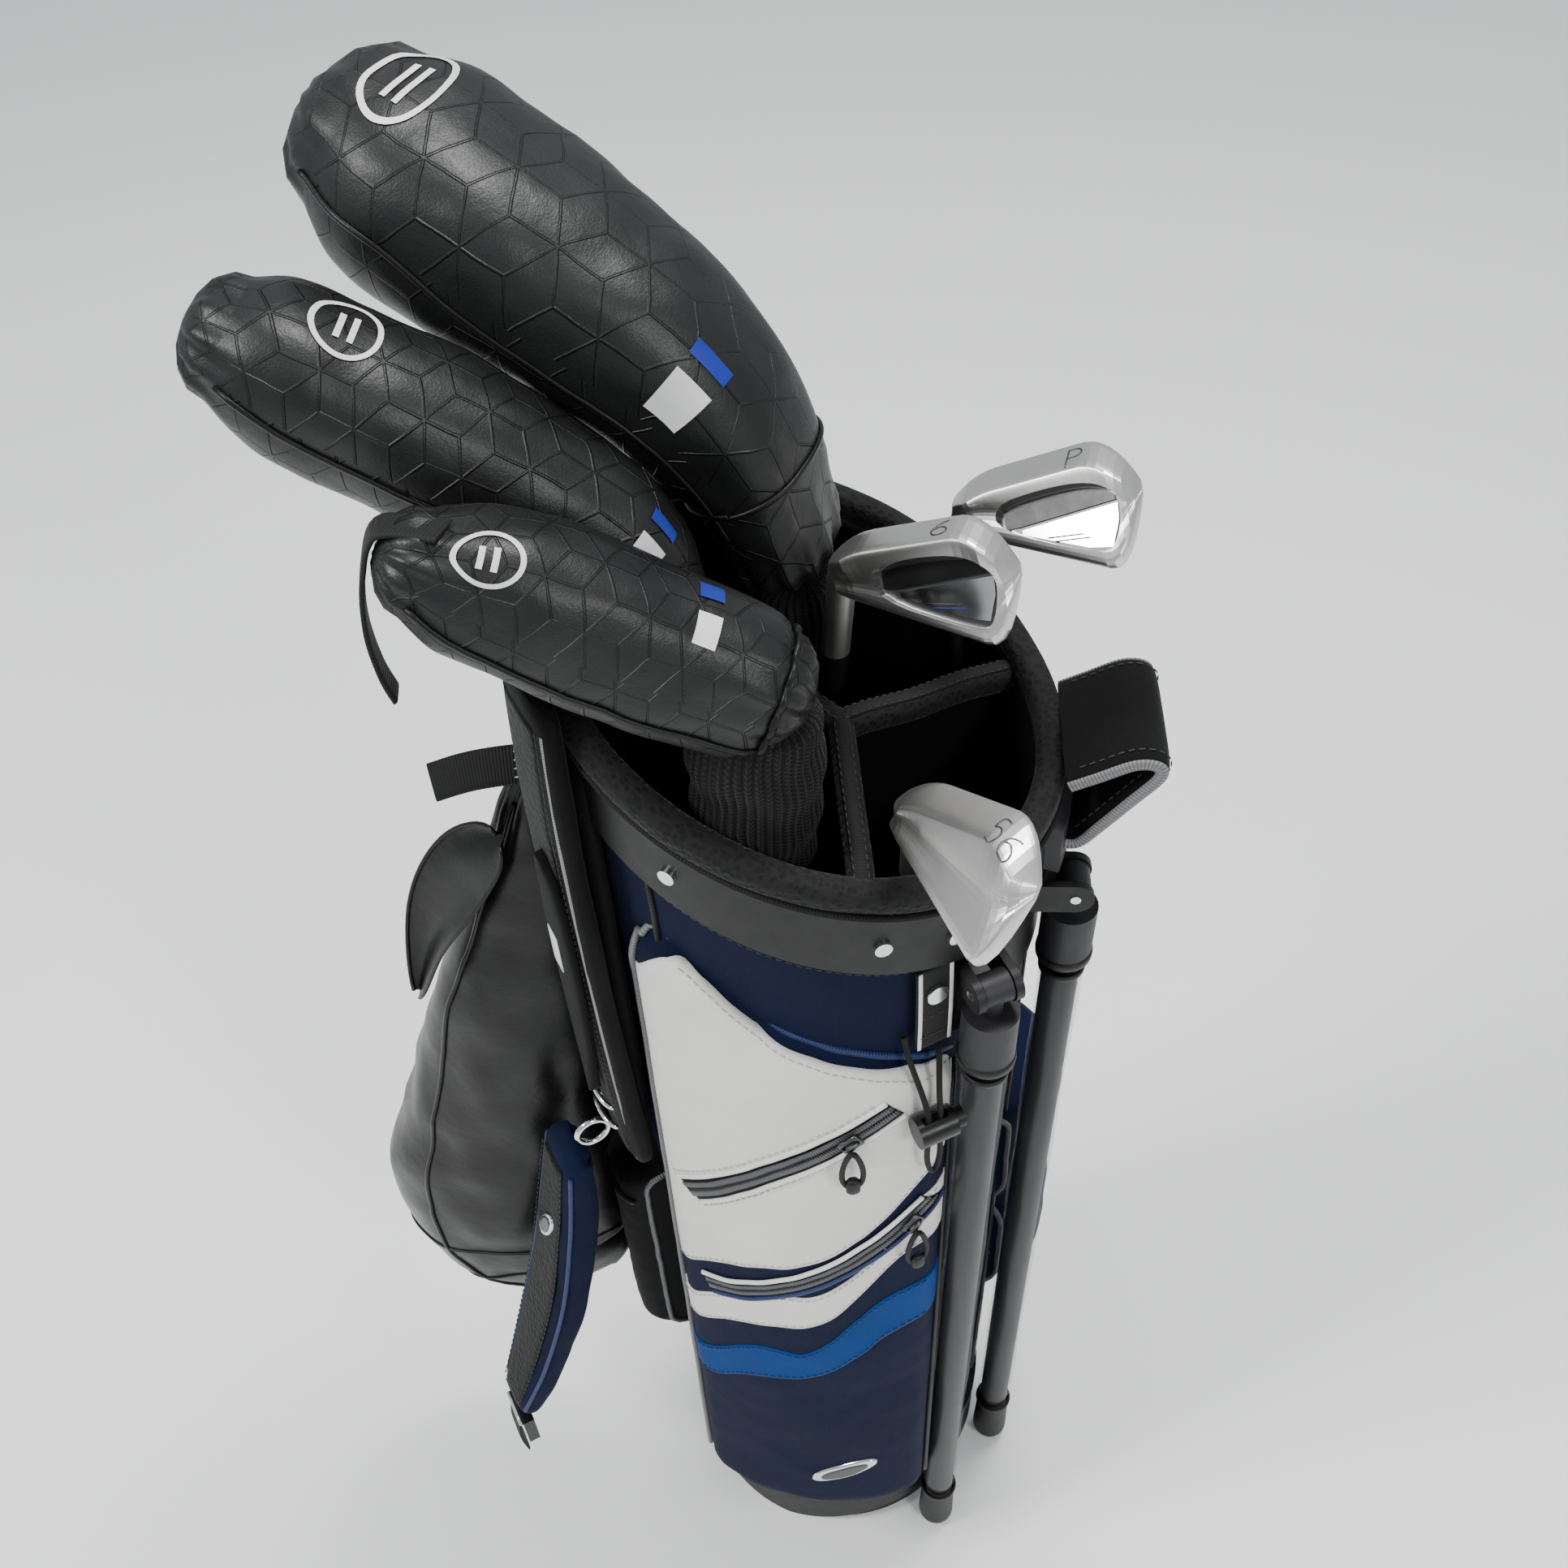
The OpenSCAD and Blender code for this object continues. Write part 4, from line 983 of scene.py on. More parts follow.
def oval_badge(name, surface, a, b, long, wide, tilt):
    """A plain chrome leaf-shaped badge with a dark middle."""
    c, s = math.cos(math.radians(tilt)), math.sin(math.radians(tilt))
    for label, look, scale, lift in (("rim", CHROME, 1.0, 1.5), ("face", DARK_STEEL, 0.72, 2.1)):
        u = np.linspace(-1, 1, 25)[None, :]
        v = np.linspace(-1, 1, 9)[:, None]
        x = long * scale * u
        y = wide * scale * v * np.sqrt(np.maximum(1 - u * u, 0.0))
        patch(f"{name}_{label}", surface, a + x * c - y * s, b + x * s + y * c, lift, look, *ON_CLOTH)


def slider(name, y, line):
    """A zip slider with a moulded loop pull, on its own body. line is its zip's height, slope and tilt."""
    zc = zip_line(y, *line)
    t = unit([1, zip_line(y + 1, *line) - zc])
    base = pocket_front(y, zc, 4.4)
    out = unit(pocket_front(y, zc, 6.4) - base)
    ahead = unit(pocket_front(y + t[0], zc + t[1], 4.4) - base)
    down = np.cross(ahead, out)
    down = -down if down[2] > 0 else down
    shell = sweep(name + "_body", [base + ahead * k for k in (-6, -5.5, -3, 0, 3, 5.5, 6)],
                  [2.5, 3.6, 4.0, 3.4, 4.2, 4.2, 3.2], [0.8, 1.2, 1.4, 1.5, 1.4, 1.1, 0.7], DARK_STEEL, name,
                  "slider_metal", side=down, n=12, power=3)
    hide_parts(name)
    arch = [base + ahead * k + out * h for k, h in ((-5, 1), (-3.6, 3), (0, 3.7), (3.4, 2.8), (4.6, 1))]
    sweep(name + "_bridge", arch, 1.3, 0.7, DARK_STEEL, name, "slider_metal", side=down, n=8)
    drop = unit(np.array([0, 0, -1.0]) + out * out[2])
    wide = np.cross(drop, out)
    loop = []
    for k in circle(28):
        c, s = math.cos(k), math.sin(k)
        middle = base + out * (4.9 + 1.2 * c) + drop * (15.5 - 15.5 * c)
        loop.append(middle + wide * 6.8 * s * (0.75 - 0.25 * c))
    sweep(name + "_pull", loop, 1.5, 1.5, CORD, name, "slider_metal", n=8, closed=True)
    sleeve = [base + out * 5.0 + drop * d for d in (23, 25, 29, 32, 34)]
    sweep(name + "_pull_sleeve", sleeve, [2.6, 3.6, 3.8, 3.6, 2.2], [1.8, 2.4, 2.5, 2.4, 1.4],
          BLACK_PLASTIC, name, "slider_metal", side=wide, n=12, power=2.6)


# ---------- side pockets ----------

def pod_surface(az, centre, radius, half, low, high, waist=0.0):
    """A side pocket's cloth: coordinates y across and z up, wrapping back to the body past its edges."""
    def surface(y, z, lift=0.0):
        y_in, z_in = min(max(y, -half), half), min(max(z, low), high)
        over = abs(y - y_in) + abs(z - z_in)
        pinch = waist * math.exp(-((z_in - (low + high) / 2) / 13) ** 2)
        x = centre + math.sqrt(radius**2 - y_in**2) - pinch
        soft_edge = 13.0
        for d in (half - abs(y_in), z_in - low, high - z_in):
            if d < soft_edge:
                x -= soft_edge - math.sqrt(max(soft_edge**2 - (soft_edge - d) ** 2, 0))
        inside = math.sqrt(max(cone_r(z_in) ** 2 - y_in**2, 0)) - 2
        x = max(x - over, inside)
        x += 0.9 * ripple((y_in, z_in, az), 26) + 0.4 * ripple((y_in, z_in, az), 9)
        edge = min(over / 8, 1.0)
        normal = unit([1 - edge * 0.8, y_in / radius + edge * np.sign(y - y_in), edge * np.sign(z - z_in)])
        bulge = 2.0 * math.sin(min(over, 40) / 40 * math.pi)
        squeeze = 1 - pinch / half * 0.6
        return turn(np.array([x, y_in * squeeze, z_in]) + normal * (lift + bulge), az)
    return surface


def pod(name, az, centre, radius, half, low, high, look, slot, waist=0.0):
    """A side pocket, wrapping back by deep past its edges, with pipings, an arched zip and stitches."""
    surface = pod_surface(az, centre, radius, half, low, high, waist)
    deep = 44
    ys = list(np.linspace(-half - deep, -half, 9)) + list(np.linspace(-half + 1.5, half - 1.5, 31))
    ys += list(np.linspace(half, half + deep, 9))
    zs = list(np.linspace(low - deep, low, 9)) + list(np.linspace(low + 1.5, high - 1.5, 50))
    zs += list(np.linspace(high, high + deep, 9))
    rows = [[surface(y, z) for y in ys] for z in zs]
    piece = grid(name + "_cloth", rows, look, "bag", slot)
    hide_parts(name)
    for k, side in enumerate((-1, 1)):
        trim(f"{name}_piping_{k + 1}", surface, [(side * half, z) for z in np.linspace(low, high, 24)], 1.0,
             1.7, 1.7, GREY_PIPE, "bag", slot, smooth=2)
    arch = [(y, high - 26 + 10 * math.cos(y / half * 1.4)) for y in np.linspace(-half + 2, half - 2, 20)]
    trim(name + "_zip", surface, arch, 0.9, 3.6, 0.6, BLACK, *ON_ZIP, power=4, smooth=2)
    trim(name + "_zip_coil", surface, arch, 1.7, 1.2, 0.6, GLOSS_PLASTIC, *ON_ZIP, smooth=2)
    seam(name + "_stitches", surface, raised(arch, -6), 0.5, GREY_THREAD, "bag", slot)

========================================

PROBLEM TO SOLVE. Exactly reproduce the material above.

CORRECT RESPONSE.
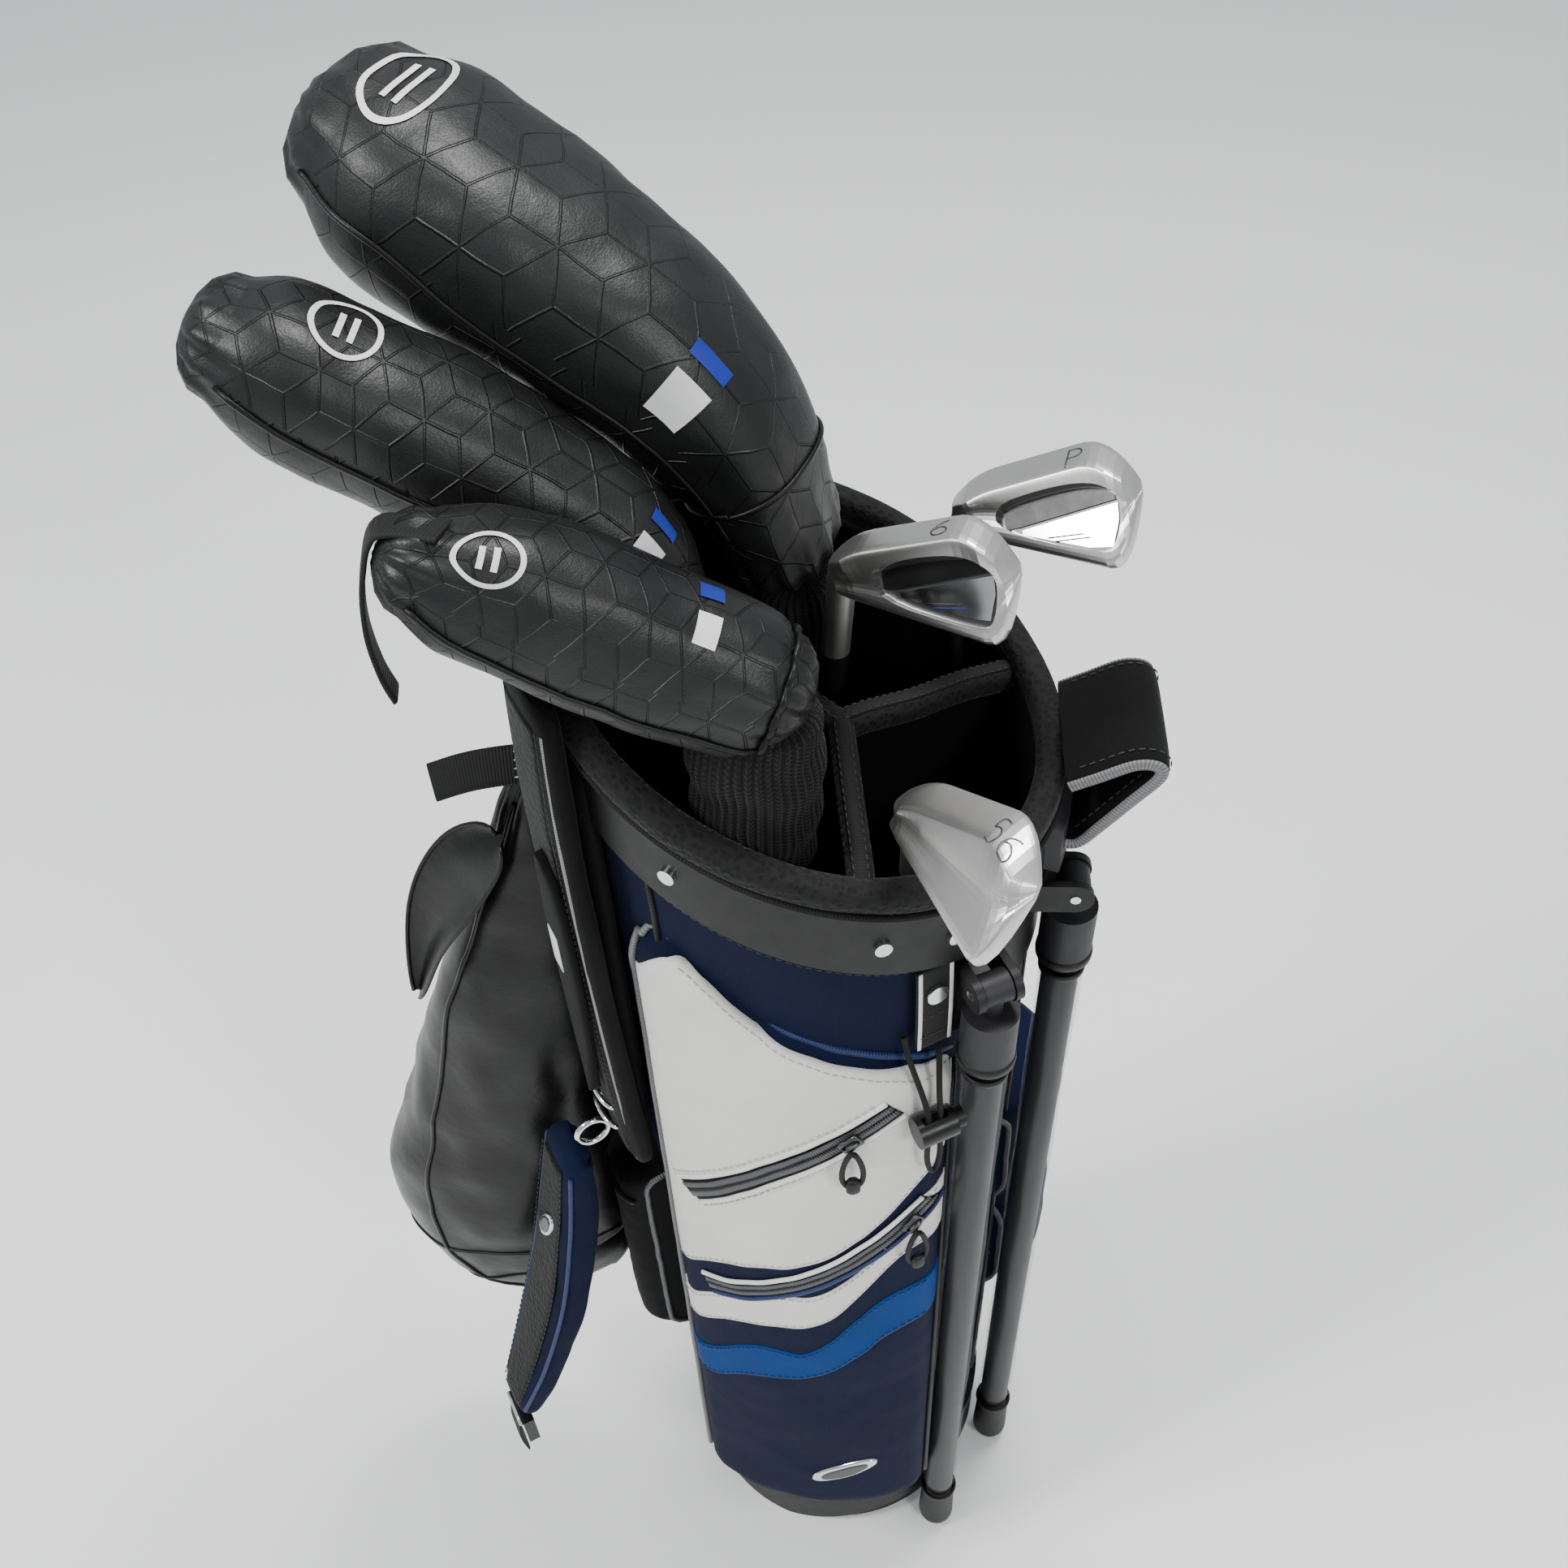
The OpenSCAD and Blender code for this object continues. Write part 4, from line 983 of scene.py on. More parts follow.
def oval_badge(name, surface, a, b, long, wide, tilt):
    """A plain chrome leaf-shaped badge with a dark middle."""
    c, s = math.cos(math.radians(tilt)), math.sin(math.radians(tilt))
    for label, look, scale, lift in (("rim", CHROME, 1.0, 1.5), ("face", DARK_STEEL, 0.72, 2.1)):
        u = np.linspace(-1, 1, 25)[None, :]
        v = np.linspace(-1, 1, 9)[:, None]
        x = long * scale * u
        y = wide * scale * v * np.sqrt(np.maximum(1 - u * u, 0.0))
        patch(f"{name}_{label}", surface, a + x * c - y * s, b + x * s + y * c, lift, look, *ON_CLOTH)


def slider(name, y, line):
    """A zip slider with a moulded loop pull, on its own body. line is its zip's height, slope and tilt."""
    zc = zip_line(y, *line)
    t = unit([1, zip_line(y + 1, *line) - zc])
    base = pocket_front(y, zc, 4.4)
    out = unit(pocket_front(y, zc, 6.4) - base)
    ahead = unit(pocket_front(y + t[0], zc + t[1], 4.4) - base)
    down = np.cross(ahead, out)
    down = -down if down[2] > 0 else down
    shell = sweep(name + "_body", [base + ahead * k for k in (-6, -5.5, -3, 0, 3, 5.5, 6)],
                  [2.5, 3.6, 4.0, 3.4, 4.2, 4.2, 3.2], [0.8, 1.2, 1.4, 1.5, 1.4, 1.1, 0.7], DARK_STEEL, name,
                  "slider_metal", side=down, n=12, power=3)
    hide_parts(name)
    arch = [base + ahead * k + out * h for k, h in ((-5, 1), (-3.6, 3), (0, 3.7), (3.4, 2.8), (4.6, 1))]
    sweep(name + "_bridge", arch, 1.3, 0.7, DARK_STEEL, name, "slider_metal", side=down, n=8)
    drop = unit(np.array([0, 0, -1.0]) + out * out[2])
    wide = np.cross(drop, out)
    loop = []
    for k in circle(28):
        c, s = math.cos(k), math.sin(k)
        middle = base + out * (4.9 + 1.2 * c) + drop * (15.5 - 15.5 * c)
        loop.append(middle + wide * 6.8 * s * (0.75 - 0.25 * c))
    sweep(name + "_pull", loop, 1.5, 1.5, CORD, name, "slider_metal", n=8, closed=True)
    sleeve = [base + out * 5.0 + drop * d for d in (23, 25, 29, 32, 34)]
    sweep(name + "_pull_sleeve", sleeve, [2.6, 3.6, 3.8, 3.6, 2.2], [1.8, 2.4, 2.5, 2.4, 1.4],
          BLACK_PLASTIC, name, "slider_metal", side=wide, n=12, power=2.6)


# ---------- side pockets ----------

def pod_surface(az, centre, radius, half, low, high, waist=0.0):
    """A side pocket's cloth: coordinates y across and z up, wrapping back to the body past its edges."""
    def surface(y, z, lift=0.0):
        y_in, z_in = min(max(y, -half), half), min(max(z, low), high)
        over = abs(y - y_in) + abs(z - z_in)
        pinch = waist * math.exp(-((z_in - (low + high) / 2) / 13) ** 2)
        x = centre + math.sqrt(radius**2 - y_in**2) - pinch
        soft_edge = 13.0
        for d in (half - abs(y_in), z_in - low, high - z_in):
            if d < soft_edge:
                x -= soft_edge - math.sqrt(max(soft_edge**2 - (soft_edge - d) ** 2, 0))
        inside = math.sqrt(max(cone_r(z_in) ** 2 - y_in**2, 0)) - 2
        x = max(x - over, inside)
        x += 0.9 * ripple((y_in, z_in, az), 26) + 0.4 * ripple((y_in, z_in, az), 9)
        edge = min(over / 8, 1.0)
        normal = unit([1 - edge * 0.8, y_in / radius + edge * np.sign(y - y_in), edge * np.sign(z - z_in)])
        bulge = 2.0 * math.sin(min(over, 40) / 40 * math.pi)
        squeeze = 1 - pinch / half * 0.6
        return turn(np.array([x, y_in * squeeze, z_in]) + normal * (lift + bulge), az)
    return surface


def pod(name, az, centre, radius, half, low, high, look, slot, waist=0.0):
    """A side pocket, wrapping back by deep past its edges, with pipings, an arched zip and stitches."""
    surface = pod_surface(az, centre, radius, half, low, high, waist)
    deep = 44
    ys = list(np.linspace(-half - deep, -half, 9)) + list(np.linspace(-half + 1.5, half - 1.5, 31))
    ys += list(np.linspace(half, half + deep, 9))
    zs = list(np.linspace(low - deep, low, 9)) + list(np.linspace(low + 1.5, high - 1.5, 50))
    zs += list(np.linspace(high, high + deep, 9))
    rows = [[surface(y, z) for y in ys] for z in zs]
    piece = grid(name + "_cloth", rows, look, "bag", slot)
    hide_parts(name)
    for k, side in enumerate((-1, 1)):
        trim(f"{name}_piping_{k + 1}", surface, [(side * half, z) for z in np.linspace(low, high, 24)], 1.0,
             1.7, 1.7, GREY_PIPE, "bag", slot, smooth=2)
    arch = [(y, high - 26 + 10 * math.cos(y / half * 1.4)) for y in np.linspace(-half + 2, half - 2, 20)]
    trim(name + "_zip", surface, arch, 0.9, 3.6, 0.6, BLACK, *ON_ZIP, power=4, smooth=2)
    trim(name + "_zip_coil", surface, arch, 1.7, 1.2, 0.6, GLOSS_PLASTIC, *ON_ZIP, smooth=2)
    seam(name + "_stitches", surface, raised(arch, -6), 0.5, GREY_THREAD, "bag", slot)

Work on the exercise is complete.